Modern collaboration is faster, broader and more exposed than it used to be. Internal teams, outside counsel, investors, consultants and compliance professionals often need to work from the same pool of information while maintaining different levels of access. That is difficult to manage through email alone, and risky to handle through scattered consumer tools.

The infrastructure behind collaboration now matters far more than many companies once assumed. Businesses need systems that are not only convenient, but also secure, traceable and adaptable to complex situations.

This is why tools like the data room have become more relevant outside traditional dealmaking. They support a style of collaboration that reflects the realities of modern business: high speed, multiple stakeholders and a constant need for discretion.

The goal is not to create more barriers. The goal is to remove unnecessary friction while preserving control over what matters most.

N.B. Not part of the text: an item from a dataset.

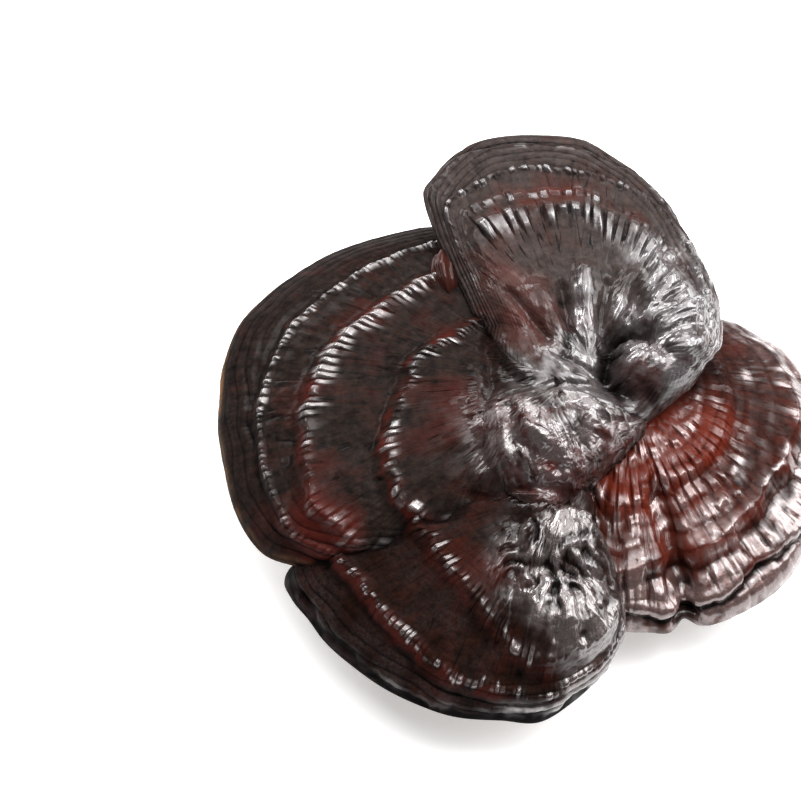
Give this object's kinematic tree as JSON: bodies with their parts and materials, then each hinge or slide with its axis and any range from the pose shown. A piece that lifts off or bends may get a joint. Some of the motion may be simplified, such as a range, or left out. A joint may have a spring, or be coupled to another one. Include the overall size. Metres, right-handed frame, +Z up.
{
  "type": "reishi mushroom cluster",
  "caption": "Reishi mushroom cluster: lacquered fan caps with ringed growth ledges, grown together from one short stem that is cut off flat and stands on its cut.",
  "frame": {"origin": "centre of the stem's flat cut, on the surface that the cluster stands on", "axes": "+Z up, away from the cut; +Y away from the viewer of the picture, towards the back cap; +X to the viewer's right, towards the right cap"},
  "size_m": [0.2129, 0.2148, 0.0741],
  "materials": {
    "stem_crust": "glossy lacquered crust, dark red-brown, with a pale fibrous cut face",
    "dark_crust": "lacquered crust, grey-brown to nearly black, glossy on the ledge crests",
    "brown_crust": "lacquered crust, dark brown with red streaks, glossy where crumpled",
    "grey_crust": "lacquered crust, grey-brown with a cool sheen, glossy in the folds",
    "red_crust": "lacquered crust, deep red, glossy between a matte pinkish brown rim"
  },
  "bodies": {
    "root": {"stem": "stem_crust", "cap_left": "dark_crust", "cap_front": "brown_crust", "cap_back": "grey_crust", "cap_right": "red_crust"}
  },
  "joints": []
}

Moving Fast Without Losing Control

Technology is only part of the answer. Businesses also need internal discipline: clear ownership, stronger version control, better document hygiene and a shared understanding of what should be disclosed, when and to whom. But without the right infrastructure, even disciplined teams struggle.

Moving fast without losing control is ultimately about preparedness. It is about creating an environment where decisions can happen quickly because the underlying information is already organised, governed and ready to be trusted.

That is why the conversation around speed in business needs to change. The real question is not how to move faster at any cost. It is how to build the confidence, structure and systems that make fast execution sustainable.

In that equation, the data room — and increasingly the virtual data room — has become more than a transaction tool. It has become part of the operating logic of serious business.